▶ [COLLECTED MATERIAL]
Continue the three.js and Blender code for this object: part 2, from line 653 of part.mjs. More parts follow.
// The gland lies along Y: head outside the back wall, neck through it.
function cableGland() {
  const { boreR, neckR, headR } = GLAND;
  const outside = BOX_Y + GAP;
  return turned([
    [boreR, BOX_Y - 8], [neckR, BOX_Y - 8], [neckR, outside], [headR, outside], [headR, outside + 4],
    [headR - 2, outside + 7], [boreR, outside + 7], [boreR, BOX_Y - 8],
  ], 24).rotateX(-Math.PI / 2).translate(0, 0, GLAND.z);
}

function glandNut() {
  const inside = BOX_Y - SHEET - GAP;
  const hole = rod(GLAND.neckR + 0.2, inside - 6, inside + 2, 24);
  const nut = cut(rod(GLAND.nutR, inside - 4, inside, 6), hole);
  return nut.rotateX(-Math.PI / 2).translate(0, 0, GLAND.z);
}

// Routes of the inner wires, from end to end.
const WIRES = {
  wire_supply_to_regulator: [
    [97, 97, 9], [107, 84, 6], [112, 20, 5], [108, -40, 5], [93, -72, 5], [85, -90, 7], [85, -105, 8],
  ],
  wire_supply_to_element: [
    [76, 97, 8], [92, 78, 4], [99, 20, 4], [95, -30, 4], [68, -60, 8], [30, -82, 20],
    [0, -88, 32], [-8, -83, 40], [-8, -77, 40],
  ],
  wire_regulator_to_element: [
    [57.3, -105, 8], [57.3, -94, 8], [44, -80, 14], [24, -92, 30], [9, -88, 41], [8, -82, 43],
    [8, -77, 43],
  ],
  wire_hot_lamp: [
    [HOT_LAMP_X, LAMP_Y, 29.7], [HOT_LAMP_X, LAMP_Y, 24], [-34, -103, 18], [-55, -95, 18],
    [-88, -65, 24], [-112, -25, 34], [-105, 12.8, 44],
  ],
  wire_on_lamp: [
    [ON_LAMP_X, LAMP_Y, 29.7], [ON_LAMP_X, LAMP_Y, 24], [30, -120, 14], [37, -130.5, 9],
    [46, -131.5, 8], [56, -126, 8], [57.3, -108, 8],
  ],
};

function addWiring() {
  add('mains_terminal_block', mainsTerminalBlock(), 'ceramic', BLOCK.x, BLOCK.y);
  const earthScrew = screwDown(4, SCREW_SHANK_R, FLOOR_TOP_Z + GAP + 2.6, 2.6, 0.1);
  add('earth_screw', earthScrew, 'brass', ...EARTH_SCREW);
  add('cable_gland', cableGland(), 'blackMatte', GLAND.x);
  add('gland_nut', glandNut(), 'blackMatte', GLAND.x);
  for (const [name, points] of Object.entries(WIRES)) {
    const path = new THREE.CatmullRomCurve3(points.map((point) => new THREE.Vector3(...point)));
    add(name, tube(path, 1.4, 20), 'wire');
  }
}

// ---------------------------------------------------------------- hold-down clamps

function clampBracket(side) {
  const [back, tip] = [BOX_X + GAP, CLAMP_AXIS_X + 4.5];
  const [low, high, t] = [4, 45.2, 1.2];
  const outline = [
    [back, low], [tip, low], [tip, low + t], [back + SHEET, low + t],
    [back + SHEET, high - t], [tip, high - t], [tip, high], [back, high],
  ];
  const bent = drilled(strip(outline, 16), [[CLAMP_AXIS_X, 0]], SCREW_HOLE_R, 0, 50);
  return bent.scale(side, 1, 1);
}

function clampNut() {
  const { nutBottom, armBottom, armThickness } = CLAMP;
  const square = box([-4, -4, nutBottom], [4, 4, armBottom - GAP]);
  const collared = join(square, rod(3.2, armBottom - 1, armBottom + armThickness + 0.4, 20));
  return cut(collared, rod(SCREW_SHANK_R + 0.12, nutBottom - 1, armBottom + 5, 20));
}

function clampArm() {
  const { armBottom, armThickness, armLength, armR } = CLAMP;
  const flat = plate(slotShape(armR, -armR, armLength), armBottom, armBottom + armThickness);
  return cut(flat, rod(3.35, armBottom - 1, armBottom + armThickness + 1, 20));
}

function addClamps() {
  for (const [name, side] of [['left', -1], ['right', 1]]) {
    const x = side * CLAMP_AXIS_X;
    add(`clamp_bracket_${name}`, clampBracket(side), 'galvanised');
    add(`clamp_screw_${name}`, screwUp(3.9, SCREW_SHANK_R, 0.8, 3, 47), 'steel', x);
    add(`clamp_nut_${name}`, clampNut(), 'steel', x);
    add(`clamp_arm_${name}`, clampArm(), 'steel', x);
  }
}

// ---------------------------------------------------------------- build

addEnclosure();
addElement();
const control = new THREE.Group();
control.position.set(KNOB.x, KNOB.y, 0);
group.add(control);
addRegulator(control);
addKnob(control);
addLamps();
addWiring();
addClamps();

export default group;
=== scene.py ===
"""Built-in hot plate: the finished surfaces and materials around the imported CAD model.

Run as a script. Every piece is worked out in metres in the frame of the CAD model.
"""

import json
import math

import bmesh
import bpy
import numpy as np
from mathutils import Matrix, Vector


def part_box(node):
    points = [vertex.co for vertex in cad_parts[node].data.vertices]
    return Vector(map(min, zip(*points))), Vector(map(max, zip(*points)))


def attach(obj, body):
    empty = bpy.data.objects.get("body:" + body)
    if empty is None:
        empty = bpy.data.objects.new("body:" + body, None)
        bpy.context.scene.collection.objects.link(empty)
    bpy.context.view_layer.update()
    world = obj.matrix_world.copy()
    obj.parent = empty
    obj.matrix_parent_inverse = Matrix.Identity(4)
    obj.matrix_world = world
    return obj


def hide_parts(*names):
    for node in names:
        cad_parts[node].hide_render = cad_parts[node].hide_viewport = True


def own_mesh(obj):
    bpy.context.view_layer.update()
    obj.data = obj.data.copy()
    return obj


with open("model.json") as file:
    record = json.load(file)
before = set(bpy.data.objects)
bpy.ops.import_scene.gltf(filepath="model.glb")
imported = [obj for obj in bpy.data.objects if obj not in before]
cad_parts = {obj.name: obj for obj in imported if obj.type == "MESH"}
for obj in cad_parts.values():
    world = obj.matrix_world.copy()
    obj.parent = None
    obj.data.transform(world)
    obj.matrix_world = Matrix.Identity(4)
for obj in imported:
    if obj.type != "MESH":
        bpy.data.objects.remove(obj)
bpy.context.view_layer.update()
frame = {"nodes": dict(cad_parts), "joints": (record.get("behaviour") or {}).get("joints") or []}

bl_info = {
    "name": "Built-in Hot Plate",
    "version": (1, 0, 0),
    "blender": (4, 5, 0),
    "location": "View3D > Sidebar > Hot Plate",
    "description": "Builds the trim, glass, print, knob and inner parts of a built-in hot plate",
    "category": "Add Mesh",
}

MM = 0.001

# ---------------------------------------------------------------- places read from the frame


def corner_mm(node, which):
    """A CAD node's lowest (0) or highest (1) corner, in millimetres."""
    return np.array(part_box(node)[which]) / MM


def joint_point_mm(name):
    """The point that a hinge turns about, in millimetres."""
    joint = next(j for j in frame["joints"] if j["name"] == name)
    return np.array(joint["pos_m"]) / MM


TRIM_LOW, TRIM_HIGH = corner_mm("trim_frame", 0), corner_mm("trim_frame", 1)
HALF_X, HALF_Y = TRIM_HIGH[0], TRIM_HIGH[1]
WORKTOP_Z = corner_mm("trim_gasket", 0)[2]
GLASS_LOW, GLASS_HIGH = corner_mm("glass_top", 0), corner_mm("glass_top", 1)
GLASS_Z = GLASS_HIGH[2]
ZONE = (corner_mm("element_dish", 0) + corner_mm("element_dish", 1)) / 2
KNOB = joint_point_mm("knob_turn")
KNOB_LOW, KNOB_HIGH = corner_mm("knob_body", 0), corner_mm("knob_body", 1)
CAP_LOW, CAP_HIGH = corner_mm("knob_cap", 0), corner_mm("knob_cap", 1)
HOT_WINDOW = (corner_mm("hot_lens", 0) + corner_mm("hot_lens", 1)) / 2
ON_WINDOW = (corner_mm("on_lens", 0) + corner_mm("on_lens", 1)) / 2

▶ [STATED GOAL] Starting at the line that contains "obj.matrix_parent_inverse = Matrix.Identity(4)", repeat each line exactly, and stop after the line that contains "return np.array(part_box(node)[which]) /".

▶ [TASK RESULT]
    obj.matrix_parent_inverse = Matrix.Identity(4)
    obj.matrix_world = world
    return obj


def hide_parts(*names):
    for node in names:
        cad_parts[node].hide_render = cad_parts[node].hide_viewport = True


def own_mesh(obj):
    bpy.context.view_layer.update()
    obj.data = obj.data.copy()
    return obj


with open("model.json") as file:
    record = json.load(file)
before = set(bpy.data.objects)
bpy.ops.import_scene.gltf(filepath="model.glb")
imported = [obj for obj in bpy.data.objects if obj not in before]
cad_parts = {obj.name: obj for obj in imported if obj.type == "MESH"}
for obj in cad_parts.values():
    world = obj.matrix_world.copy()
    obj.parent = None
    obj.data.transform(world)
    obj.matrix_world = Matrix.Identity(4)
for obj in imported:
    if obj.type != "MESH":
        bpy.data.objects.remove(obj)
bpy.context.view_layer.update()
frame = {"nodes": dict(cad_parts), "joints": (record.get("behaviour") or {}).get("joints") or []}

bl_info = {
    "name": "Built-in Hot Plate",
    "version": (1, 0, 0),
    "blender": (4, 5, 0),
    "location": "View3D > Sidebar > Hot Plate",
    "description": "Builds the trim, glass, print, knob and inner parts of a built-in hot plate",
    "category": "Add Mesh",
}

MM = 0.001

# ---------------------------------------------------------------- places read from the frame


def corner_mm(node, which):
    """A CAD node's lowest (0) or highest (1) corner, in millimetres."""
    return np.array(part_box(node)[which]) / MM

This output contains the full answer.